It’s mother and child against the world in this drama based on Emma Donoghue’s novel of the same name. Joy “Ma” Newsome (Larson) has been held captive by “Old Nick” (Bridgers) for seven years, locked away from the outside world. Ma’s young son Jack (Tremblay) has been her companion for five of those years, and the only thing he’s known is the tiny shed known as “Room”. When Ma and Jack finally escape from Room, the world at large, which Jack has hitherto thought of as existing only in some unknowable realm depicted on television, is waiting. Ma’s parents Robert (Macy) and Nancy (Allen) welcome their long-lost daughter back with open arms, but the transition into normalcy is far from a smooth one for Ma and Jack.
It is unfortunate that this reviewer’s first instinct upon hearing the title of this film was to draw a connection to The Room, that 2003 classic of so-bad-it’s-good cinema. This reviewer knows he’s not alone in that, but it’s something Room certainly doesn’t deserve. Donoghue adapted her own novel into the screenplay for this film, having conceived the story after learning of the 5-year-old child Felix, one of the children held captive in the infamous Fritzl case. As with many smaller films that quickly attract awards season buzz, some audiences might enter the theatre with lofty expectations of a grandiose, artsy work. In director Lenny Abrahamson’s very capable hands, Room is an intimate experience that unfolds at a decidedly unhurried pace. However, it’s remarkably easy to get invested in the tale and caught up in Ma and Jack’s small odyssey made large.
Everywhere one looks, there are film critics raving about the two central performances in Room, and it turns out that Larson and Tremblay are indeed more than worthy of all the praise that has come their way. Every awards season, there are bound to be marquee stars tackling a high-profile, meaty role, usually a biopic of some description, in a bid for Oscar glory. Said performances are typically showy and not always successful. Larson puts in the opposite of that with a quiet, achingly beautiful portrayal of a woman who has braved an unimaginable ordeal, and has a child to care for in the midst of all that. Tremblay’s Jack is utterly believable, immediately putting this reviewer into the character’s shoes. There must be an immense amount for a child in Jack’s situation to process, and believably bringing out that depth is a challenge that Tremblay gamely overcomes.
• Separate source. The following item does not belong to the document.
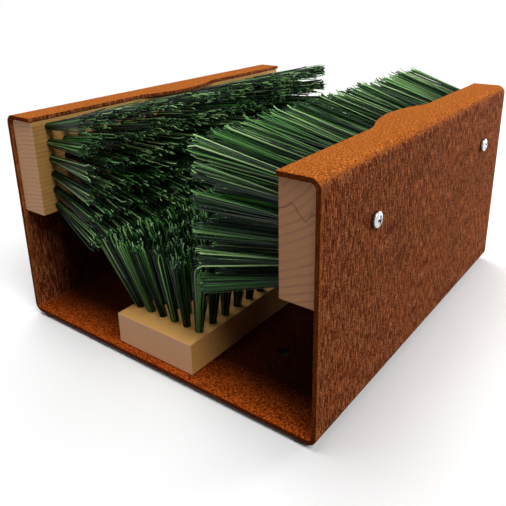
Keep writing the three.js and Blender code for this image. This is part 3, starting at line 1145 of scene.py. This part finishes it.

The symbiotic bond between mother and child is strengthened by their experience as captives – Ma is literally Jack’s world, and vice versa. We know they break free of Room, so where’s the mystery or tension? The strength of the relationship is such that the “how” of their escape becomes secondary to the intertwined journeys of the characters. The book was written from Jack’s point of view, with Jack relating his experiences via voiceover in the film. There’s an innocence that is tempered with an unflinching view of how harsh reality can get, a purity that does not disintegrate into amorphous schmaltz. Nothing gets cranked up to eleven, so the emotional beats flow forth naturally and do not come off as an arm-twisting on the part of the filmmakers.
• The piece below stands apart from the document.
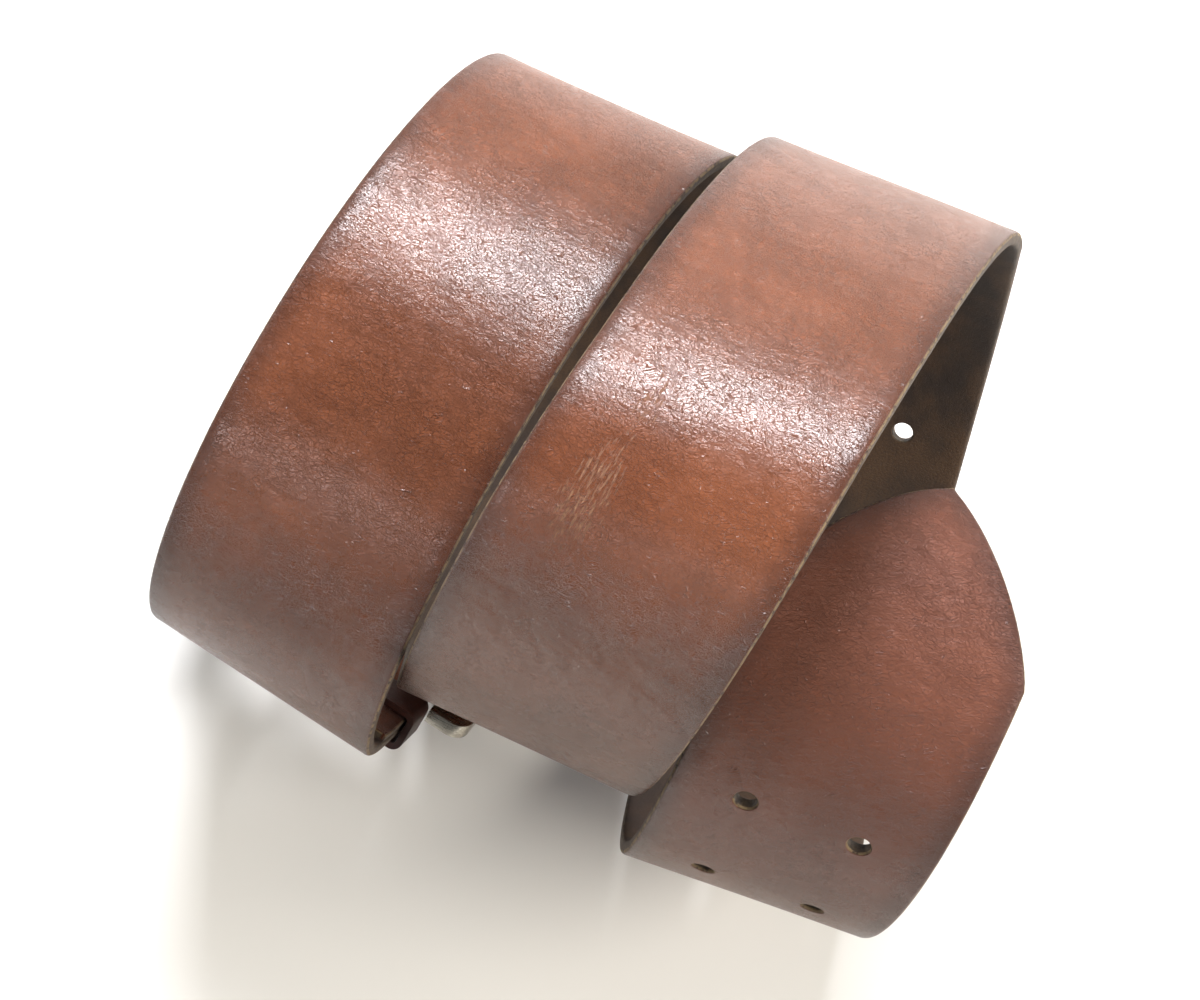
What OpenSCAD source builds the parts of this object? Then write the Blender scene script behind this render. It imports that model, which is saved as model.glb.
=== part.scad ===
// A wide leather belt wound into a loose coil that lies on its side, with a two-prong buckle.
// X runs along the coil's axis, Y away from the tip's side, Z is up, and the coil stands on z = 0.

/* [Strap] */
// Width of the strap
strap_w = 57; // [50:1:62]
// Thickness of the strap
strap_t = 3.2; // [2.6:0.1:3.6]
// Length of the strap from the fold at the buckle to the tip
strap_length = 1116; // [1080:1:1140]
// Rounding of the burnished edges
edge_round = 0.8; // [0.4:0.1:1.1]
// Length of the pointed tip
tip_length = 36; // [28:1:43]

/* [Holes] */
// Number of pairs of holes
hole_pairs = 7; // [3:1:7]
// Distance from one pair to the next along the strap
hole_pitch = 35; // [25:1:38]
// Distance between the two holes of a pair
hole_spread = 25; // [18:0.5:30]
// Distance from the tip's point to the first pair
hole_start = 82; // [68:1:94]
// Diameter of a hole
hole_d = 5; // [4:0.1:6]

/* [Coil] */
// Width across the coil over the first top arc
arc_1 = 147; // [140:1:155]
// Width across the coil under the first bottom arc
under_1 = 136; // [130:1:140]
// Width across the coil over the second top arc
arc_2 = 141; // [137:1:150]
// Width across the coil under the second bottom arc
under_2 = 151; // [148:1:158]
// Width across the coil over the third top arc, which the tip ends
arc_3 = 110; // [105:1:125]
// Height of the first top arc above what the coil lies on
top_1 = 132; // [126:1:138]
// Height of the second top arc
top_2 = 173; // [165:1:180]
// Height of the third top arc
top_3 = 136; // [130:1:140]
// How square the settled undersides are: 2 is an ellipse
settle = 2.2; // [2:0.05:2.4]

/* [Buckle end] */
// Lean of the strap's buckle end from the vertical, in degrees
end_lean = 25; // [18:1:26]
// Turn of the strap's buckle end about the vertical, in degrees
end_turn = 9; // [5:1:10]
// Radius of the bend above the straight end
end_bend_r = 45; // [42:1:70]
// Straight length from the bend to the heel bar
end_straight = 27; // [24:0.5:28]
// Length that is folded back behind the heel bar
fold_back = 38; // [36:1:43]
// Thickness of the folded-back end, which is skived
skive_t = 2; // [1.6:0.1:2.4]

/* [Buckle] */
// Diameter of the heel bar
bar_d = 4.8; // [4:0.1:5.6]
// Gap between the strap's edge and the frame on each side
window_gap = 2.5; // [2.5:0.1:3]
// Width of the frame's sides
frame_side = 10; // [7:0.5:11]
// Distance from the heel bar to the frame's far edge
frame_reach = 41; // [38:0.5:48]
// How far the frame's corners stand behind the heel bar
frame_heel = 8; // [4.6:0.1:8.5]
// Thickness of the frame
frame_t = 4; // [3:0.1:5]
// Diameter of a prong
prong_d = 3.8; // [3:0.1:4.4]

/* [Keeper] */
// Length of the keeper along the strap
keeper_l = 12; // [9:0.5:14]
// Thickness of the keeper's leather
keeper_t = 1.6; // [1.2:0.1:2]
// Room under the keeper for the tip
keeper_room = 1; // [0.8:0.1:1.6]
// Distance from the heel bar to the middle of the keeper
keeper_at = 16; // [15.5:0.5:17]

/* [Rivets] */
// Distance between the two rivets
rivet_spread = 30; // [20:1:38]
// Diameter of a rivet's head
rivet_head_d = 9; // [7:0.5:10]
// Diameter of a rivet's post
rivet_post_d = 3.4; // [2.6:0.1:4]

/* [Hidden] */

leather = "#8a5240";
leather_dark = "#5a3428";
nickel = "#b9b7b0";
steel = "#9c9c9c";

// The coil's stations are where the strap passes its near and far sides, one each half turn.
// Their places across the coil, along its axis, and their heights
side_y = [0, arc_1, arc_1 - under_1, arc_1 - under_1 + arc_2,
          arc_1 - under_1 + arc_2 - under_2, arc_1 - under_1 + arc_2 - under_2 + arc_3];
side_x = [0, 22.5, 57, 87, 116, 120];
side_z = [73.5, 83, 87, 90, 65.5, 82.5];
// How far the strap's cross line leans outward at its +X edge, each quarter turn
under_lean = 0.1;
flare = [tan(end_turn), 0.05, -0.02, 0, 0.02, 0.15, 0, -under_lean, -0.08, -0.08, -0.1];
half_turns = 5;
half = strap_w / 2;
// The height that each arc reaches; every second one lies on the surface, flat or on one edge
arc_z = [top_1, strap_t / 2, top_2, strap_t / 2 + half * under_lean, top_3];
// How far each arc's highest point leans from the middle towards the side where the arc starts
arc_skew = [5, 0, 15, 0, 0];

function unit(v) = v / norm(v);
function sign_pow(v, p) = sign(v) * pow(abs(v), p);
// A smooth curve through the stations, level at both ends; q counts half turns
function station(v, q) =
    let (i = min(floor(q), half_turns - 1), t = q - i,
         m0 = i == 0 ? 0 : (v[i + 1] - v[i - 1]) / 2,
         m1 = i + 1 == half_turns ? 0 : (v[i + 2] - v[i]) / 2)
    (2 * t ^ 3 - 3 * t ^ 2 + 1) * v[i] + (t ^ 3 - 2 * t ^ 2 + t) * m0
    + (3 * t ^ 2 - 2 * t ^ 3) * v[i + 1] + (t ^ 3 - t ^ 2) * m1;
function between(v, q) = let (i = min(floor(q), len(v) - 2)) v[i] + (v[i + 1] - v[i]) * (q - i);

// The coil's centreline at an angle from the first near side; even half turns pass over the top
function coil(a) =
    let (k = min(floor(a / 180), half_turns - 1), f = a - 180 * k,
         p = k % 2 == 1 ? 2 / settle : 1, g = f + arc_skew[k] * sin(f),
         side = side_z[k] + (side_z[k + 1] - side_z[k]) * (1 - cos(f)) / 2)
    [station(side_x, a / 180),
     (side_y[k] + side_y[k + 1]) / 2 + (side_y[k] - side_y[k + 1]) / 2 * sign_pow(cos(f), p),
     side + (arc_z[k] - side) * sign_pow(sin(g), p)];

// Arc length along the coil against angle, both ways
coil_step = 1.5;
coil_angles = [for (a = [0:coil_step:180 * half_turns]) a];
coil_lengths = [for (i = 0, s = 0; i < len(coil_angles);
                     s = s + (i + 1 < len(coil_angles)
                              ? norm(coil(coil_angles[i + 1]) - coil(coil_angles[i])) : 0),
                     i = i + 1) s];
length_to_angle = [for (i = [0:len(coil_angles) - 1]) [coil_lengths[i], coil_angles[i]]];
function angle_at(s) = lookup(s, length_to_angle);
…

As Jack’s grandparents that he is only just now getting to know, Allen and Macy provide warmth and deep, abiding, mostly unspoken sadness. As their captor, known only as “Old Nick”, Bridgers is deeply unpleasant without being cartoonishly villainous. It’s made clear that because of the many years of emotional torment, Ma’s troubles are far from over once she emerges from Room. While we might breathe a sigh of relief after the escape, a good portion of both Ma and Jack’s soul remains trapped in Room, perhaps forever.
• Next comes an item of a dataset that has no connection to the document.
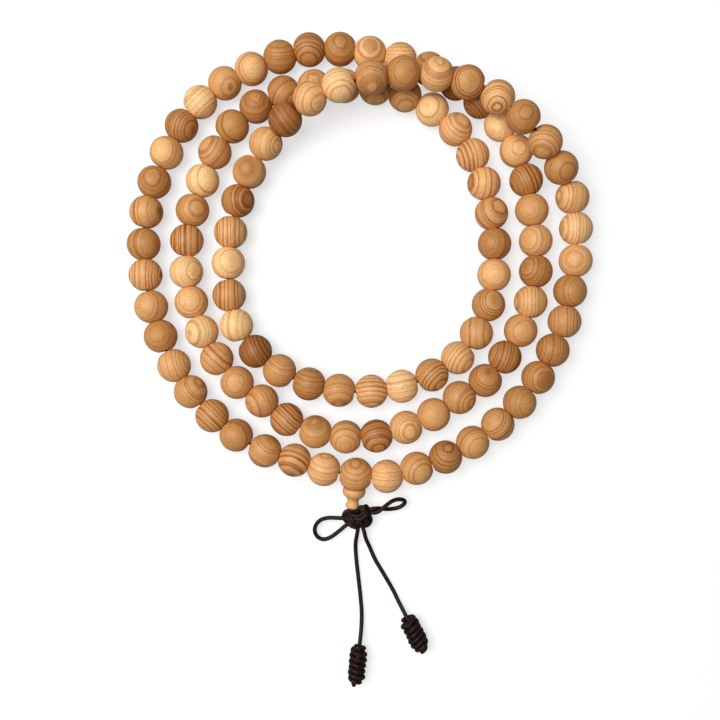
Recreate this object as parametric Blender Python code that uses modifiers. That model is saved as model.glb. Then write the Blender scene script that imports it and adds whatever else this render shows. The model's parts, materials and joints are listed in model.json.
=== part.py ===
"""A mala: 108 turned wooden beads and a larger three-hole guru bead on one elastic cord, laid
down in three turns. Below the guru bead are a small turned tower bead, a bow knot and two
tails, each of which ends in a wound knot.

+Z is up and the table is at z = 0. The tower bead and the tails point along -Y. The origin is
on the table, under the middle of the beads and the bow. Lengths below are in millimetres.
"""

import math

import bmesh
import bpy
import numpy as np
from mathutils import Matrix, Vector
from mathutils.geometry import intersect_line_line

MM = 0.001

# Beads: a ball a little flattened along its hole.
BEAD_RADIUS = 4.0
BEAD_HALF_LENGTH = 3.65
BEAD_SPACING = 7.42
BEAD_FACE_RADIUS = 1.2
HOLE_RADIUS = 0.8
LOBE_ANGLES = (54, 18, -18, -54)
SIDES = 12

# Guru bead and the tower bead that seats against it.
GURU_RADIUS = 4.1
GURU_HALF_LENGTH = 3.7
GURU_THIRD_HOLE_RADIUS = 1.15
TOWER_BORE_RADIUS = 1.12
TOWER_LENGTH = 8.3
TOWER_LEAN = Vector((-0.11, -1.0, -0.19)).normalized()

# Cords: the string is stretched thinner inside the beads than the tails are outside.
STRING_RADIUS = 0.38
STRING_PAIR_OFFSET = 0.5
TAIL_RADIUS = 0.48
GAP = 0.3

# The knot, with its ears, and the wound knots on the tails.
KNOT_CENTRE = Vector((-0.7, -56.1, 2.6))
KNOT_HALF_SIZES = (3.2, 2.4, 2.3)
WOUND_RADIUS = 2.2
WOUND_BORE_RADIUS = 0.8

# The lie of the beads: for each stretch of the string, how many beads it holds and the points
# that the bead centres follow, one for about every second bead. The first point is the guru
# bead, and the string runs on from there to the left. z is given only where beads are raised
# over the turns below them.
STRETCHES = (
    (14, ((-1.3, -44.9), (-15.9, -41.7), (-30.0, -35.4), (-41.1, -24.8), (-48.4, -11.0),
          (-51.8, 3.3), (-51.6, 18.0))),
    (14, ((-46.7, 32.4), (-38.6, 44.5), (-26.3, 52.5), (-12.3, 57.1), (2.3, 56.2),
          (16.4, 52.4), (28.8, 44.3))),
    (14, ((37.2, 32.8), (40.9, 18.8), (41.9, 4.0), (38.3, -10.2), (30.0, -21.8),
          (18.1, -29.9), (4.3, -35.5))),
    (14, ((-11.0, -34.6), (-23.8, -27.5), (-34.5, -17.3), (-40.9, -3.0), (-41.8, 11.9),
          (-37.9, 26.1), (-31.0, 38.6))),
    (14, ((-18.6, 46.8), (-3.7, 48.4), (11.1, 45.9), (23.2, 37.3), (29.7, 24.2),
          (32.0, 9.8), (30.4, -4.5))),
    (14, ((23.2, -16.8), (10.1, -23.6), (-4.9, -24.7), (-19.2, -20.2), (-29.8, -9.4),
          (-31.9, 5.2), (-29.8, 20.2))),
    (14, ((-22.8, 34.1, 5.5), (-11.3, 43.7, 11.1), (2.9, 47.9, 12.4), (17.9, 48.6, 12.0),
          (31.5, 43.4, 12.0), (42.6, 33.6, 10.8), (50.3, 21.6, 5.4))),
    (11, ((51.3, 6.5), (48.7, -7.8), (42.6, -21.3), (33.2, -32.4), (20.8, -40.4),
          (6.6, -45.2))),
)
# The nearly straight places where three beads share one solid; all others are in twos.
TRIPLE_STARTS = (1, 36, 43, 98)
BEAD_COUNT = 108

# Tails and ears: points that the cord's middle follows.
LEFT_TAIL = ((-0.9, -58.9, 2.2), (-1.2, -60.6, 1.7), (-1.4, -62.6, 0.8), (-1.2, -66.0, 0.55),
             (-0.7, -70.5, 0.55), (-0.2, -75.0, 0.55), (0.1, -79.0, 0.7), (0.0, -82.5, 1.4),
             (-0.3, -85.5, 2.1))
LEFT_WOUND = (Vector((-0.4, -86.0, 2.2)), Vector((-0.9, -95.9, 2.2)))
RIGHT_TAIL = ((0.7, -58.9, 2.2), (1.1, -60.6, 1.7), (1.9, -62.6, 0.8), (3.4, -66.0, 0.55),
              (5.4, -69.4, 0.55), (7.6, -73.2, 0.55), (9.1, -76.2, 0.9), (10.3, -78.4, 1.7))
RIGHT_WOUND = (Vector((10.8, -79.3, 2.2)), Vector((15.2, -88.0, 2.2)))
LEFT_EAR = ((-1.8, -55.6, 2.9), (-5.0, -55.4, 3.0), (-8.4, -55.6, 2.4), (-10.6, -57.2, 1.8),
            (-11.0, -59.1, 1.3), (-9.3, -60.8, 1.0), (-7.0, -59.9, 1.0), (-4.9, -58.2, 1.3),
            (-2.6, -56.6, 1.9))
RIGHT_EAR = ((0.6, -55.0, 3.6), (3.4, -53.9, 4.1), (6.6, -53.4, 3.6), (9.0, -52.9, 2.9),
             (10.4, -51.8, 2.3), (9.4, -51.1, 1.7), (7.0, -51.6, 1.4), (4.8, -53.0, 1.6),
             (3.2, -54.2, 1.9), (0.8, -54.6, 2.2))

TONES = {"cream": (0.72, 0.47, 0.24), "honey": (0.60, 0.34, 0.14), "tan": (0.48, 0.24, 0.09),
         "brown": (0.35, 0.15, 0.05)}
TOWER_COLOUR = (0.78, 0.55, 0.30)
CORD_COLOUR = (0.03, 0.013, 0.009)


def clear_scene():
    for obj in list(bpy.data.objects):
        bpy.data.objects.remove(obj, do_unlink=True)


def collection(name):
    made = bpy.data.collections.new(name)
    bpy.context.scene.collection.children.link(made)
    return made


def material(name, colour, roughness):
    made = bpy.data.materials.new(name)
    made.use_nodes = True
    shader = made.node_tree.nodes["Principled BSDF"]
    shader.inputs["Base Color"].default_value = (*colour, 1.0)
    shader.inputs["Roughness"].default_value = roughness
    shader.inputs["Metallic"].default_value = 0.0
    made.diffuse_color = (*colour, 1.0)
    return made


def give_material(obj, made):
    """The material goes on the object, because copies of a bead group share one mesh."""
    if not obj.data.materials:
        obj.data.materials.append(None)
    obj.material_slots[0].link = "OBJECT"
    obj.material_slots[0].material = made


# ---------------------------------------------------------------- the lie of the beads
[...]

Considering the near-universal acclaim the film has received, it’s certainly not for everybody. For a story that contains elements as dramatic as years-long captivity and a child witnessing the outside world for the first time, this is a very subdued affair that will try the patience of more restless viewers. Keeping the focus on Ma’s bond with Jack means the film doesn’t delve too deeply into the psychological implications of surviving such a trauma. If you’re not wholeheartedly invested in Ma and Jack’s journey from the beginning, it might be difficult to stick around to see what unfolds. However, given the openness and rawness of the performances that Abrahamson draws out of Brie and Tremblay, it’s hard to imagine there will be too many viewers who won’t be.
Summary: A small, low-key movie that packs a powerful emotional punch, the affecting performances of the leads effectively convey an extraordinary bond between mother and child.